▶ Set problem
Please copy the lines below exactly, from the first one through the line showing "two stop collars.".

☆ ☆ ☆ ☆

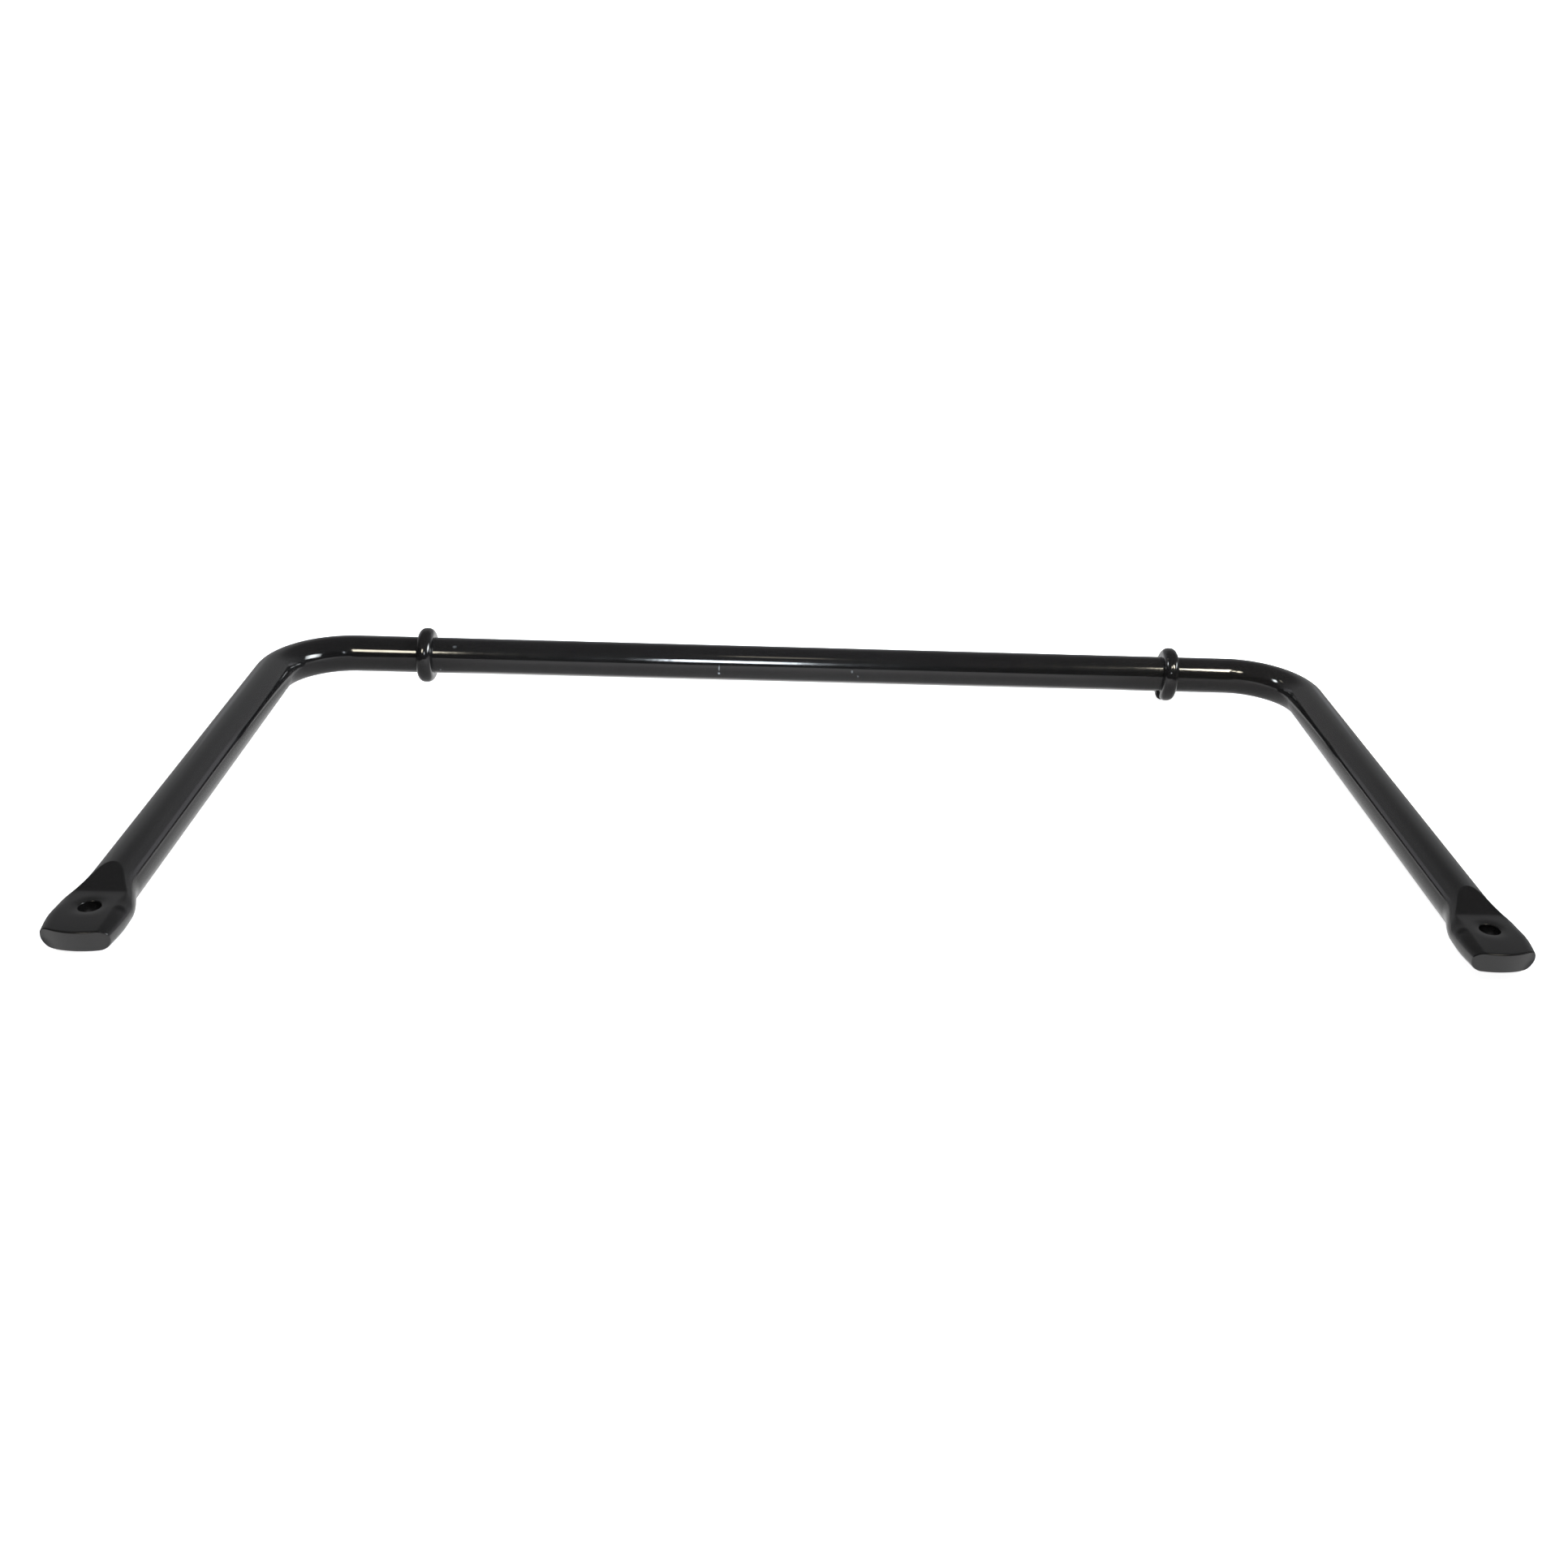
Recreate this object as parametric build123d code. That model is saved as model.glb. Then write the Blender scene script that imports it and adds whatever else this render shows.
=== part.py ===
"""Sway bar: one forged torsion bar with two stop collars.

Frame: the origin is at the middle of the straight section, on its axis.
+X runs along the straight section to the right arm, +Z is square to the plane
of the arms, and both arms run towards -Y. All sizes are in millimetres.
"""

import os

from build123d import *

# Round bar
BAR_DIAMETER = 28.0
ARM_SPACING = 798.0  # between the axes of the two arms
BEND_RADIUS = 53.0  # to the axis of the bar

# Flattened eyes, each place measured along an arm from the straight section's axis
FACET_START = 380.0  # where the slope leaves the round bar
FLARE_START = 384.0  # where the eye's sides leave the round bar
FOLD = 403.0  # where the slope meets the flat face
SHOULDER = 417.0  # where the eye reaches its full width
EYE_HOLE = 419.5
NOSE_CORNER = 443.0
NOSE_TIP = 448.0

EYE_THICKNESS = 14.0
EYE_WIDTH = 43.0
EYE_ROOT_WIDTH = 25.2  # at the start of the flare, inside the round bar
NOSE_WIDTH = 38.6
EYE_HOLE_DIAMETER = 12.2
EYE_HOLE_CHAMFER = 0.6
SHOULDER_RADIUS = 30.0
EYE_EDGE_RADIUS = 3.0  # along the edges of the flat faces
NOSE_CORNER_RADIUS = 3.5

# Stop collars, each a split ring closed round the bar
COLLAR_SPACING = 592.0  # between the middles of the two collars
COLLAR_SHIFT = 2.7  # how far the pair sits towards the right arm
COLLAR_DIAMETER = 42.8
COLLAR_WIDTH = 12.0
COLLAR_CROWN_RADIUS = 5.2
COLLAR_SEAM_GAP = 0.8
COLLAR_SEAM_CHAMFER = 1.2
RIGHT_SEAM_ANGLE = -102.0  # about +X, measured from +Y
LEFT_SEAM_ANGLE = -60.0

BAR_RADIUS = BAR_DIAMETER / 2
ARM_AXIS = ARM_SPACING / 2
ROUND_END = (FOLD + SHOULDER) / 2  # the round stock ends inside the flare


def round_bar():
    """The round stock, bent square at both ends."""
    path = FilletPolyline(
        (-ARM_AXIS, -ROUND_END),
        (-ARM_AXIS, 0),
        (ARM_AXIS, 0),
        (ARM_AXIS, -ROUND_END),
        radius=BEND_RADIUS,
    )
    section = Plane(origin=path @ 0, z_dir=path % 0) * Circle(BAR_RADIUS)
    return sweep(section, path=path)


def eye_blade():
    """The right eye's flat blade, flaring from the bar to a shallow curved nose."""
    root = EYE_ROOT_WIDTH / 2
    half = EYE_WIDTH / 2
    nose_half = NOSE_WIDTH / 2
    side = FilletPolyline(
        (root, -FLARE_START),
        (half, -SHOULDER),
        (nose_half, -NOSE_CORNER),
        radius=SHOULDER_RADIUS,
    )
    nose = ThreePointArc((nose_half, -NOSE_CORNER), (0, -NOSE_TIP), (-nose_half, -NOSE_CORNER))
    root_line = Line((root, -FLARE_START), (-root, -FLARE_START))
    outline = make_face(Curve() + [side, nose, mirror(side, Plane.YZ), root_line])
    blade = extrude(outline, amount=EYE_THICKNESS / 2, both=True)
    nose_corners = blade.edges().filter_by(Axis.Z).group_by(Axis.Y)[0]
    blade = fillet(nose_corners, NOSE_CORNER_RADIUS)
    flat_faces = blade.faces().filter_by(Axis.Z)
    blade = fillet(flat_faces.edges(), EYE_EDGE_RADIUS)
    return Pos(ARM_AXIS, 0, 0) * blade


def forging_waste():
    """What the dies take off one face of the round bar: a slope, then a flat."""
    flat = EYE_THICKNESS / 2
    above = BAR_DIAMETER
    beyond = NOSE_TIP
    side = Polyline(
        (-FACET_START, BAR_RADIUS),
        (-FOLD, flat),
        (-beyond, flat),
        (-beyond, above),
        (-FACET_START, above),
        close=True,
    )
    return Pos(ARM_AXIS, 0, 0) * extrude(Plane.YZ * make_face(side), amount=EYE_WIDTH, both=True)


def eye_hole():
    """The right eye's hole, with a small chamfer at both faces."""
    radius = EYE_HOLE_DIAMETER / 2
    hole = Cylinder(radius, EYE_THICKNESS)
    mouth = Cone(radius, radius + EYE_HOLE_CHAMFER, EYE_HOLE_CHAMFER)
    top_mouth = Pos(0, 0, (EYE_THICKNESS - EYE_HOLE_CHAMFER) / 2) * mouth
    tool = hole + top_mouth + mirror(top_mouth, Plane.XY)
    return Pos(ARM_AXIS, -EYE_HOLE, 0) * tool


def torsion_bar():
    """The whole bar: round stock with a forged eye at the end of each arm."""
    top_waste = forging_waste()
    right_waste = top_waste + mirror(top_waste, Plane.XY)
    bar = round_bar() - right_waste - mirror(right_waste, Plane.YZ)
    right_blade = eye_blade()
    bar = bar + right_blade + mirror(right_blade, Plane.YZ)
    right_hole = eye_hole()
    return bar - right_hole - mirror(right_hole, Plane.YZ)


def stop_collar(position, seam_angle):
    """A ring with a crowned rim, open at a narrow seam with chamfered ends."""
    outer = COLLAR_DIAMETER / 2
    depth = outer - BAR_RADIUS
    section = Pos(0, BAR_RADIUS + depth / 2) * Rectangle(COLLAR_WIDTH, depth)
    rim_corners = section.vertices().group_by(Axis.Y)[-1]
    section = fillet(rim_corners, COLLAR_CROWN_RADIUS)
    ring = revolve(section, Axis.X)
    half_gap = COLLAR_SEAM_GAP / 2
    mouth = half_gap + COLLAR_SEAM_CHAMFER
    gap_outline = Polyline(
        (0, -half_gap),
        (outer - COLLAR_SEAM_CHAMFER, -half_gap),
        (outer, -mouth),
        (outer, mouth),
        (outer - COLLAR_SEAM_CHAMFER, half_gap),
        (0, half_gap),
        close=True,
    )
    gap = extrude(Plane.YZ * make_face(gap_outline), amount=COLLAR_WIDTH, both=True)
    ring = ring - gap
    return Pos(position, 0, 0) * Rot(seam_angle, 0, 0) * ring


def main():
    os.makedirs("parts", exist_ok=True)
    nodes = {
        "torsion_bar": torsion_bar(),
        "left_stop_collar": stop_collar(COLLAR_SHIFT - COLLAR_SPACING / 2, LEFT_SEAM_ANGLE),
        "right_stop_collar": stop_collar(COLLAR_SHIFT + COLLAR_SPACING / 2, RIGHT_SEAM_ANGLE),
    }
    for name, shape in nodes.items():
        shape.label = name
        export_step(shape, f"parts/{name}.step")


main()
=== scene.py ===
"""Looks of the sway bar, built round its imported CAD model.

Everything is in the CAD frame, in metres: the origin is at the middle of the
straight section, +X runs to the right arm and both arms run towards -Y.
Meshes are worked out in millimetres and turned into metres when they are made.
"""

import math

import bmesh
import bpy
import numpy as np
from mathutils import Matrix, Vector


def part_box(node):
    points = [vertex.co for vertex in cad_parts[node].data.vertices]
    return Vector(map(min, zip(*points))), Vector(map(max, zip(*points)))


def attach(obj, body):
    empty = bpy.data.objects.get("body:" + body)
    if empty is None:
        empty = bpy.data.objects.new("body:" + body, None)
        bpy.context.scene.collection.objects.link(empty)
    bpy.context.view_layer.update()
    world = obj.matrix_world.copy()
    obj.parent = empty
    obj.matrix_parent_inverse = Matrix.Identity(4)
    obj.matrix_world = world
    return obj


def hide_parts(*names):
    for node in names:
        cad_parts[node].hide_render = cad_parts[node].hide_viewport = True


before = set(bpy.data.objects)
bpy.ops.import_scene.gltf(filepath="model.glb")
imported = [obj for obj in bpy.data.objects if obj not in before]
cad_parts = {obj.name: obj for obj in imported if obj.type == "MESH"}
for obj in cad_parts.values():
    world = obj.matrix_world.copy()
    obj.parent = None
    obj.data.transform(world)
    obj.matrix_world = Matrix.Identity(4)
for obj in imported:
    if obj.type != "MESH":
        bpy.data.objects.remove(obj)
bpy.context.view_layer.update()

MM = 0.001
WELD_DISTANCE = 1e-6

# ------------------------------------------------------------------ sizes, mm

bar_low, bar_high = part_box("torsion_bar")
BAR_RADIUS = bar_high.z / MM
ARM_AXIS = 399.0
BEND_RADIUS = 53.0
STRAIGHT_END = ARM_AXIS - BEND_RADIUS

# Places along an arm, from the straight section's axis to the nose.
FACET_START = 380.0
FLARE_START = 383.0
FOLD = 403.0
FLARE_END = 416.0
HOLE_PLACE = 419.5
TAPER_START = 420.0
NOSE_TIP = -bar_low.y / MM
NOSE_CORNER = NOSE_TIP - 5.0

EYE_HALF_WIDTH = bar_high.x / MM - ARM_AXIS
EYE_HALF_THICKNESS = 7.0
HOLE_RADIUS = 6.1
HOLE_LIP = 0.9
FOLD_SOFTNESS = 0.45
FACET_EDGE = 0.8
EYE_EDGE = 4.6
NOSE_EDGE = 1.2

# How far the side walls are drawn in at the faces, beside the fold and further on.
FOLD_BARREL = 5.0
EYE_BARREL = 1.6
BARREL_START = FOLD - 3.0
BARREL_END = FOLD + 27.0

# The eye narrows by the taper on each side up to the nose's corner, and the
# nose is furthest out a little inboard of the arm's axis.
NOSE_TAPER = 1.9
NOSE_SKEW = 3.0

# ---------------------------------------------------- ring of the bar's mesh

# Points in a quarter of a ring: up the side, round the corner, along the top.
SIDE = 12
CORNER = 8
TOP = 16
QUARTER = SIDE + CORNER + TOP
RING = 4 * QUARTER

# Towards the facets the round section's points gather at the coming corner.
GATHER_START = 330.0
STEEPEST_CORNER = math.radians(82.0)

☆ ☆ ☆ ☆

▶ Solution
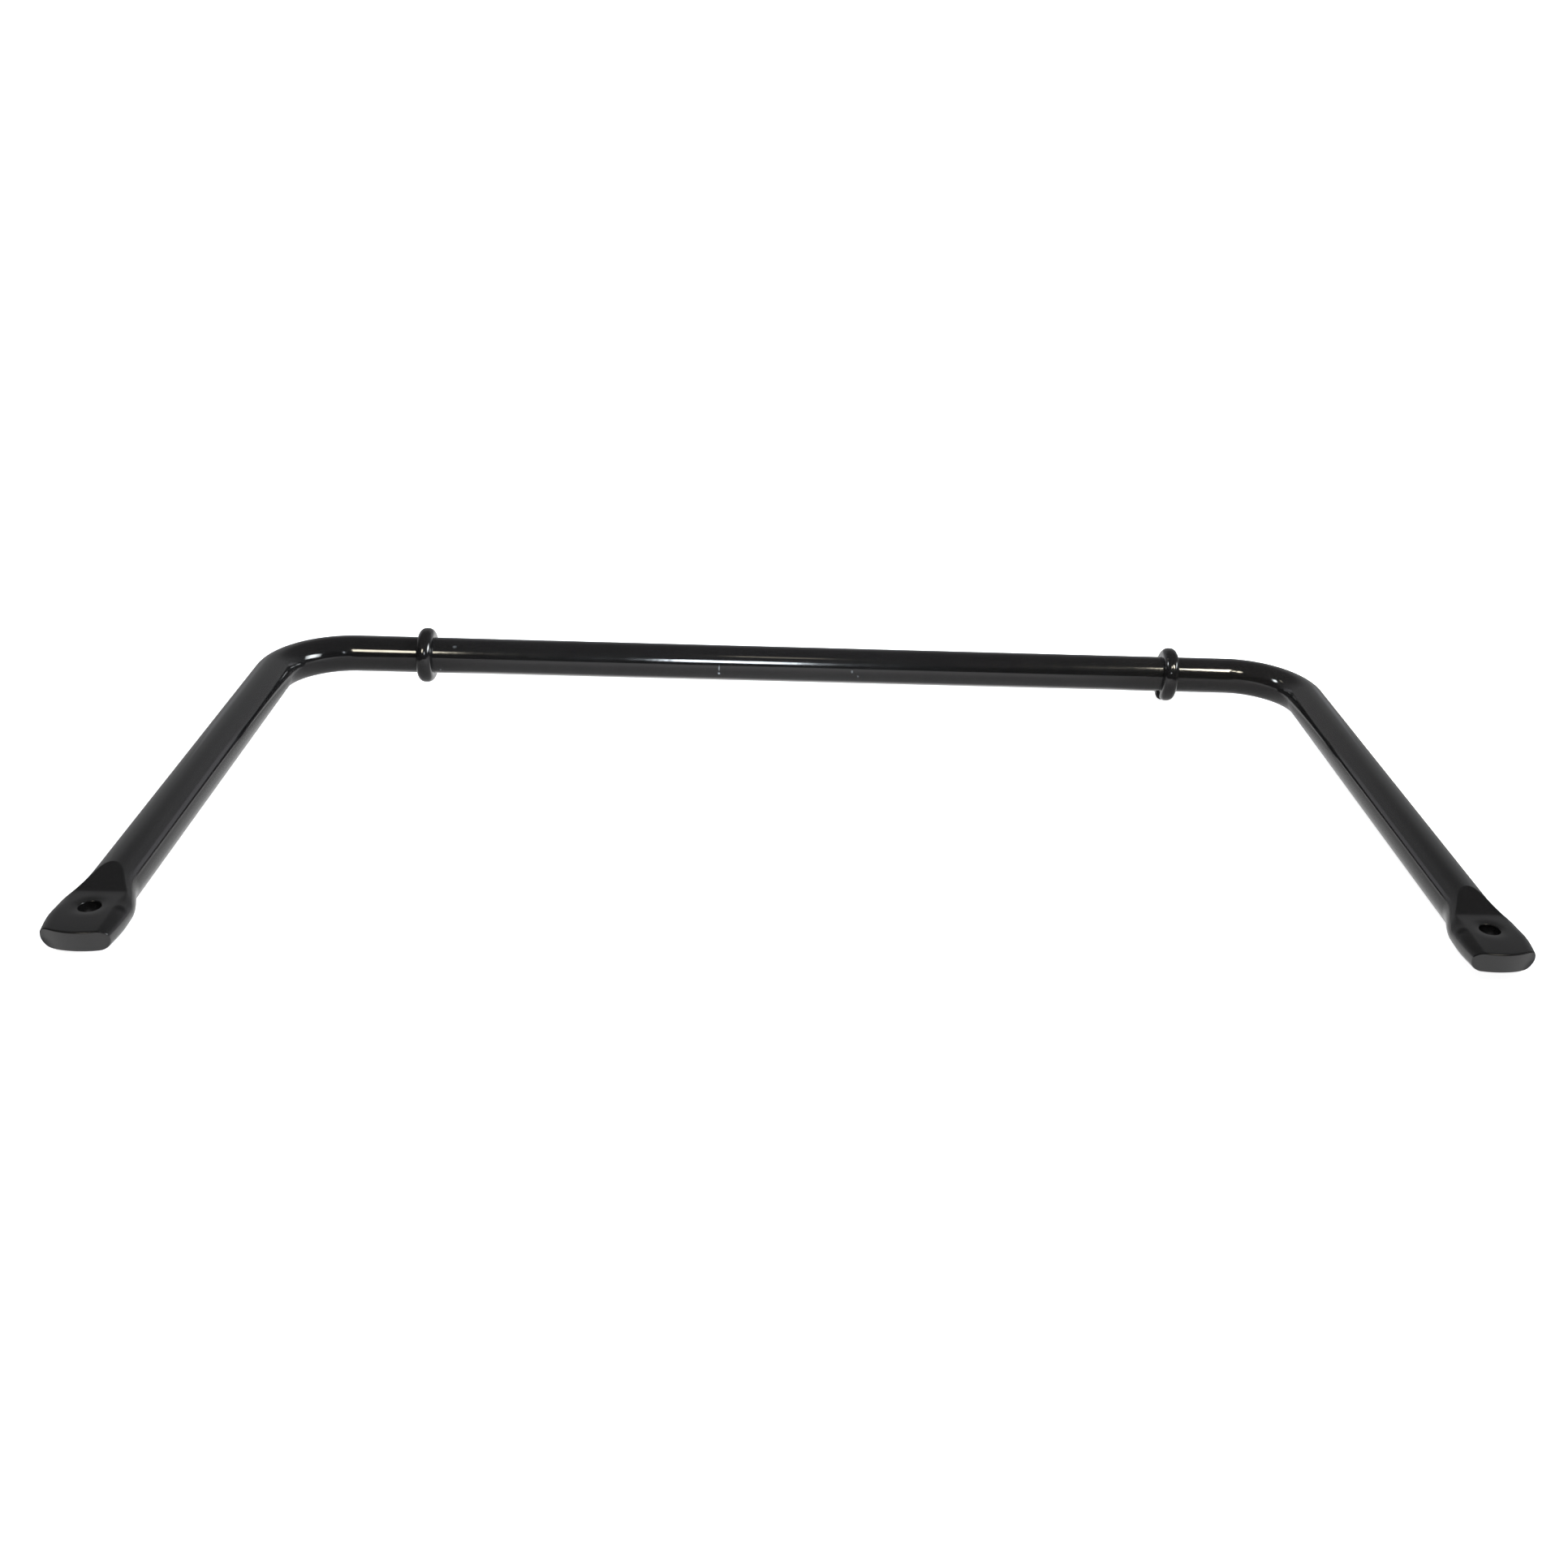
Recreate this object as parametric build123d code. That model is saved as model.glb. Then write the Blender scene script that imports it and adds whatever else this render shows.
=== part.py ===
"""Sway bar: one forged torsion bar with two stop collars.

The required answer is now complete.